Sculptra Aesthetic is a new type of facial injectable made from poly-L-lactic acid (a synthetic material that has been used safely for decades in resorbable stitches and as an injectable since 1999 in over 30 countries. It is biocompatible and biodegradable. Poly-L-lactic acid is the main ingredient in Sculptra Aesthetic), which helps to replace lost collagen. It helps correct shallow to deep facial wrinkles and folds that appear with aging by replacing lost collagen. Safety and effectiveness of Sculptra Aesthetic have not been evaluated in areas other than nasolabial wrinkles and folds in clinical trials.
How does Sculptra Aesthetic work?
Sculptra Aesthetic gradually replaces lost collagen
Sculptra Aesthetic works to replace lost collagen in a series of treatments administered by a Sculptra trained physician. On average, 3 injection sessions are needed over a period of a few months. The number of injection sessions and the number of injections per session vary from person to person.
Sculptra Aesthetic works within the deep dermis
Within the deep dermis, your skin's structure is reinforced as Sculptra Aesthetic helps to replace lost collagen. This reinforced collagen structure provides a foundation that gradually restores the look of fullness of your shallow to deep facial wrinkles and folds that has been depleted over time. The result? Sculptra Aesthetic is different because it gradually and subtly corrects these facial wrinkles. This can provide a refined, more youthful-looking appearance that can last up to 2 years. Individual results and treatment sessions may vary.
IMPORTANT SAFETY INFORMATION
You should not use Sculptra Aesthetic if you are allergic to any ingredient of the product or have a history of keloid formation or hypertrophic scarring. Sculptra Aesthetic should not be injected while you have an active skin infection or inflammation in the treatment area and should not be injected into the red area of the lip. Use in the skin near the eyes is not recommended.

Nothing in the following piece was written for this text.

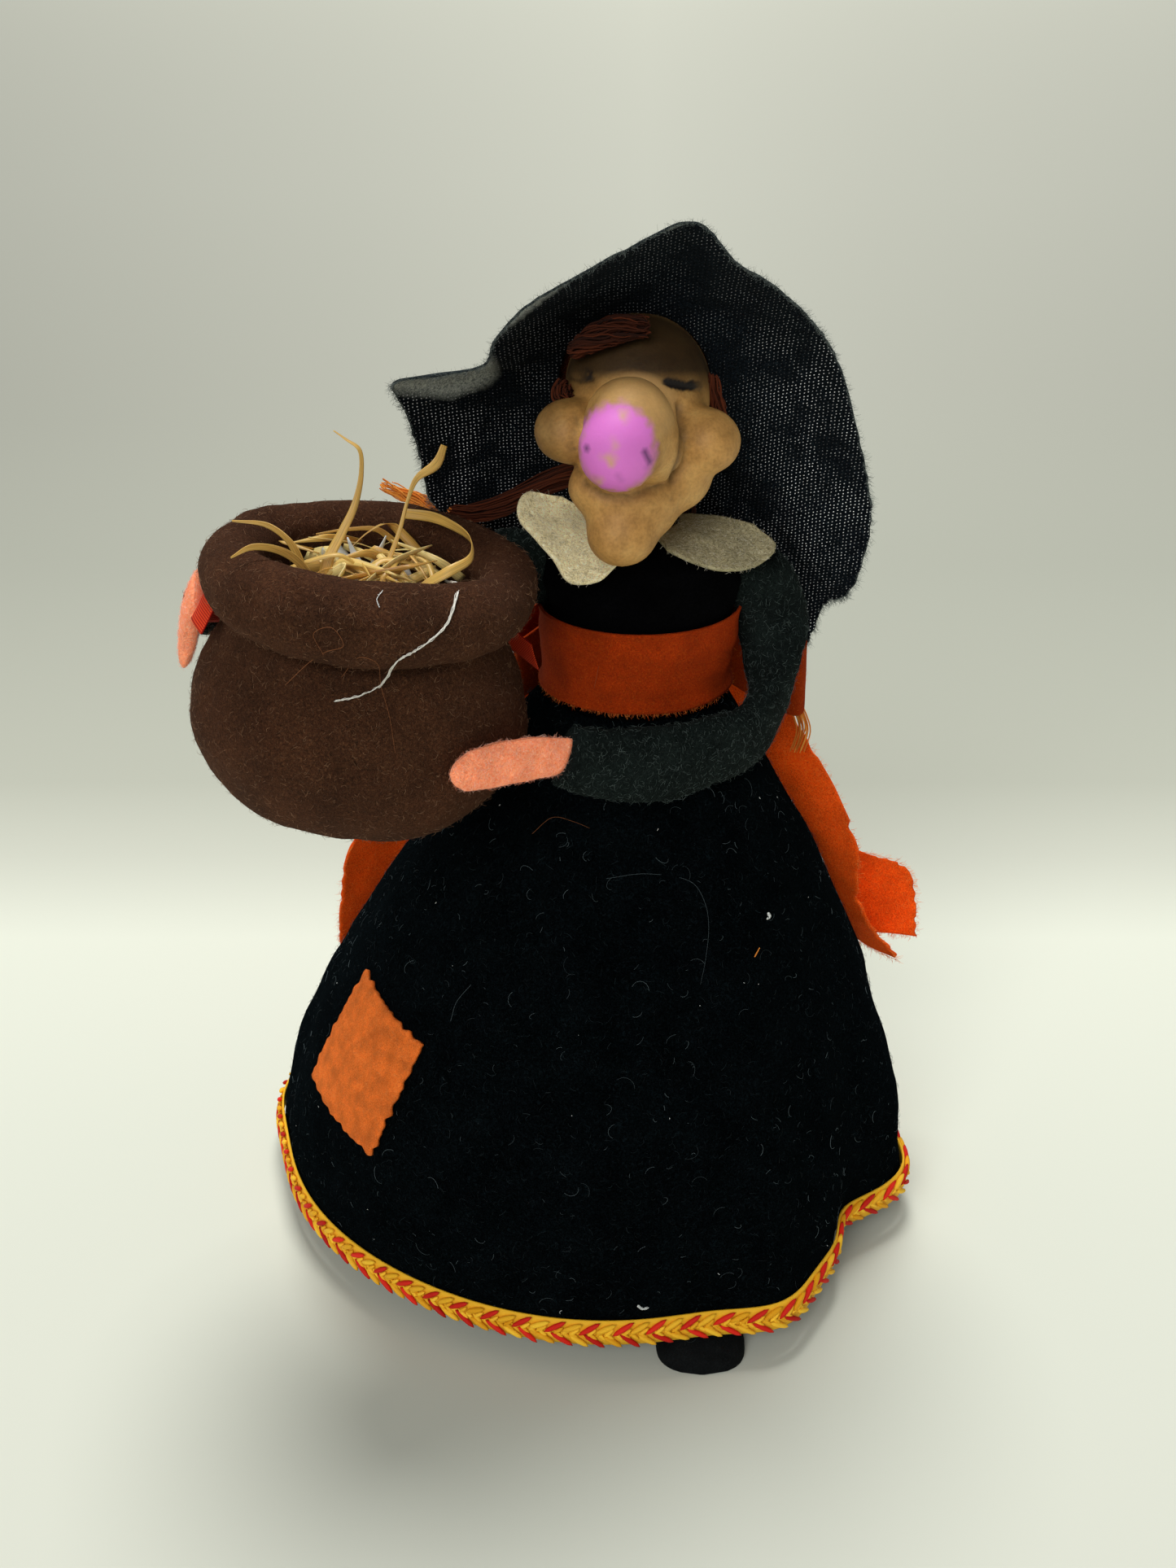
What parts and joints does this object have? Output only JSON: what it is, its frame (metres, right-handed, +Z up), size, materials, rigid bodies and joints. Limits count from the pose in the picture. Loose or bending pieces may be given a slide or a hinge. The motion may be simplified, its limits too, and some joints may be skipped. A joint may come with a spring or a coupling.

Side effects of Sculptra Aesthetic may include injection site discomfort, redness, bruising, bleeding, itching and swelling. Other side effects may include small lumps under the skin that are sometimes noticeable when pressing on the treated area. Larger lumps, some with delayed onset with or without inflammation or skin discoloration, have also been reported. In a key clinical study the numbers of small and larger lumps were low and most resolved without treatment.